My daughter is 26 years old. I have posted a couple of times several years ago. Once when she was in senior school and seemed to have no friends and once when she dropped out of university after a very short time. To cut a long story short she went to university came top in her year and has an amazing job which she loves. She has been on anti depressants since year one of uni & took an overdose in year three. It was a minor overdose if there can ever be called such a thing and she went back to uni (with permission of her psychiatrist) and finished just before covid. As far as I was concerned after this she had ‘normal’ ups and downs. During covid I was I’ll with cancer (but am now fine) and my husband was diagnosed with Parkinson’s. As a result he has semi retired and we decided to travel and do the things we wanted to do while we can. This time last year, while we were 4 days into our holiday our daughter took a serious overdose. She was on a ventilator & the. In a psych hospital for 4 weeks. This was a private hospital paired for by her company. She had ECT which didn’t work but seemed to be happier anyway. She came home seemed ok but took another overdose. Her psychiatrist then said she needed more support than he could give her & she went under the NHS. They have been wonderful but she has still had no talking therapy yet and last week she took another overdose. I was told the hospital would keep her in and after 4 hours with her at A&E they sent me home. I got a call at 9pm from her to say she could come home. Yesterday, her caseworker was coming to see her so my daughter wanted me to go out (which I did). The caseworker came round with several people including one Dr when I got home I was told that they were getting a section order which had already been signed by two people but my daughter had agreed to go in voluntarily as they didn’t think she was safe at home.

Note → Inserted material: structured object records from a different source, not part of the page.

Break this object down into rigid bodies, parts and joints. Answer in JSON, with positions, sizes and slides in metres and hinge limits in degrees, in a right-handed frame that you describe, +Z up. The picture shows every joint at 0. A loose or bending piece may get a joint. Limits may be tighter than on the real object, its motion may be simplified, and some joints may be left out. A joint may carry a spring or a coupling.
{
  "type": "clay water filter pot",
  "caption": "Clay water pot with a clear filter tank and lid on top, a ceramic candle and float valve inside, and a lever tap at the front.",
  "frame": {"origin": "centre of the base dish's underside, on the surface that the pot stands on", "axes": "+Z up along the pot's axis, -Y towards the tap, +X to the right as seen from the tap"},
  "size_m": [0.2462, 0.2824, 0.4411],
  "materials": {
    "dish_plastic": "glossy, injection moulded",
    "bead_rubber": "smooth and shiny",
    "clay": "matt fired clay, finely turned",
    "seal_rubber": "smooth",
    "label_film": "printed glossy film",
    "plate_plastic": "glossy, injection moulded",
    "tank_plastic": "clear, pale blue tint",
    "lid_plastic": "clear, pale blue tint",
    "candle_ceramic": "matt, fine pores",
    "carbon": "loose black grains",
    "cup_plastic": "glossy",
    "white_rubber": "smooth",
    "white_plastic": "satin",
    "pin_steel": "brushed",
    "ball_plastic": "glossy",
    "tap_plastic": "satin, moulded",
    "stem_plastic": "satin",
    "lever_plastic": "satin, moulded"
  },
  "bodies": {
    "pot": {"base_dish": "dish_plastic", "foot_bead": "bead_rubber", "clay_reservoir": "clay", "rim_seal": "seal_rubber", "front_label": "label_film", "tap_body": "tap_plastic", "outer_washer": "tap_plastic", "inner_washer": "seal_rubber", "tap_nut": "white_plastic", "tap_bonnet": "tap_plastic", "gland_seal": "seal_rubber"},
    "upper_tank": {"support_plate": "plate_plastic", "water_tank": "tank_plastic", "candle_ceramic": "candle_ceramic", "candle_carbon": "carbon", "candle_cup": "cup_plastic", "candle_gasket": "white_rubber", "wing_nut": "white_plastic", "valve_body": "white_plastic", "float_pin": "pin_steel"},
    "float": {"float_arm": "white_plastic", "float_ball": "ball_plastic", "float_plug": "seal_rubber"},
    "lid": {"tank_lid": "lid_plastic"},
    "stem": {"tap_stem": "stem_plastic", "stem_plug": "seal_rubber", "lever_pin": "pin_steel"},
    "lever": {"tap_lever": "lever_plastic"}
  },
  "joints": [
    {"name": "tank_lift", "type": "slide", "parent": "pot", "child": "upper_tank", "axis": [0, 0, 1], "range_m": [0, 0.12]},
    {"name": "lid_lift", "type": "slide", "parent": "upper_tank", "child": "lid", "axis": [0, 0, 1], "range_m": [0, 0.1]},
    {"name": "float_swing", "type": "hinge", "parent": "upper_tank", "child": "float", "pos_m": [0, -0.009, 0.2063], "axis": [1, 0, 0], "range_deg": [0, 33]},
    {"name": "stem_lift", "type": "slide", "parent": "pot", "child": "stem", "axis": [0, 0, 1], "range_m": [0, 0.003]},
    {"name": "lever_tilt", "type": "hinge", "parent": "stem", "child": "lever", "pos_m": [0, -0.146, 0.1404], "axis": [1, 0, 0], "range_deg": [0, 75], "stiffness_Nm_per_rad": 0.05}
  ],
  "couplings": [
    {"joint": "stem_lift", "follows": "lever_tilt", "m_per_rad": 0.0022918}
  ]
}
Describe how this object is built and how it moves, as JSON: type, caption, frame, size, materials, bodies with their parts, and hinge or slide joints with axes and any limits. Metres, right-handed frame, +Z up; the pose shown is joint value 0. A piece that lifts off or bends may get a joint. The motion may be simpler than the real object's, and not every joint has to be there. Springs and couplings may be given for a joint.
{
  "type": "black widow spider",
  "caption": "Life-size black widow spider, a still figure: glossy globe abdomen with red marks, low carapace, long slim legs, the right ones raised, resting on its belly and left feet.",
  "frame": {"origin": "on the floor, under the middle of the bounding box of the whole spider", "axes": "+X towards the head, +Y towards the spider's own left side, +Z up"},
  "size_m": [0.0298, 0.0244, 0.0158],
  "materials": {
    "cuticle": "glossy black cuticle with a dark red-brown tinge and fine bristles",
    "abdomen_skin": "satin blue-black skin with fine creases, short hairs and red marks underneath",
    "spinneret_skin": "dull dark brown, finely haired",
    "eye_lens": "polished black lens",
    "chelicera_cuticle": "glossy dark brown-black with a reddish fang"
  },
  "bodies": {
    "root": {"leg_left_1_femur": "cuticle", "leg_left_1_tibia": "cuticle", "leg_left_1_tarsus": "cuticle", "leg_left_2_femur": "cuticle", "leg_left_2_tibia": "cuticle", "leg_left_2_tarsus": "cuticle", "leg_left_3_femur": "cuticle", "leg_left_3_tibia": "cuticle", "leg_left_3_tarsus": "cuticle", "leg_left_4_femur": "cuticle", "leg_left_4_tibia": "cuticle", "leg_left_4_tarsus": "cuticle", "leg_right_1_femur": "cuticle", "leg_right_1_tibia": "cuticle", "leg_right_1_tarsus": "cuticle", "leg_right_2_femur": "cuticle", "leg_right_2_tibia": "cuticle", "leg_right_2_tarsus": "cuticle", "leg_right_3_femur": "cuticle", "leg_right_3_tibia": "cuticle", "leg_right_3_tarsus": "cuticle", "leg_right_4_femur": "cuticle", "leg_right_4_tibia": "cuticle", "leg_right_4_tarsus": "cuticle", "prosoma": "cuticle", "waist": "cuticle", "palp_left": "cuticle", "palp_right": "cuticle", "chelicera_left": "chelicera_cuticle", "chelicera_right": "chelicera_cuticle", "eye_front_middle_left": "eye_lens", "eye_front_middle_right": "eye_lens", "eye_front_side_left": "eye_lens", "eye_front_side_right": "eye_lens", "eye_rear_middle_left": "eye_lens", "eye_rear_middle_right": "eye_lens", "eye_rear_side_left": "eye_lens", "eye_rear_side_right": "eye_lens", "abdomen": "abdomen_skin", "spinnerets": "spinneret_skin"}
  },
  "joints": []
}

My daughter wants to die. She doesn’t see the point of life. If you speak to her you would never know. She comes across as cheerful and happy. Only this week-end someone with a young girl told me how happy she would be if her daughter grew up like mine!
what will happen day to day in her NHS psychiatric ward? They didn’t think it was a good idea for me to go in with her as they said it was quite an overwhelming place & she should settle in first. I have only had one jokey message from her & she has switched her phone off. I love her so much and I cannot face the thought of life without her. I know they have taken her in to look at her drugs as well as she is on the top dose on several & they are not helping.
Can she be helped? Will she get better. After everything I have been through over the last few years I keep thinking it can’t get worse but it just keeps on going.
Can anyone give me some helpful advise or has been through anything like this themselves & recovered.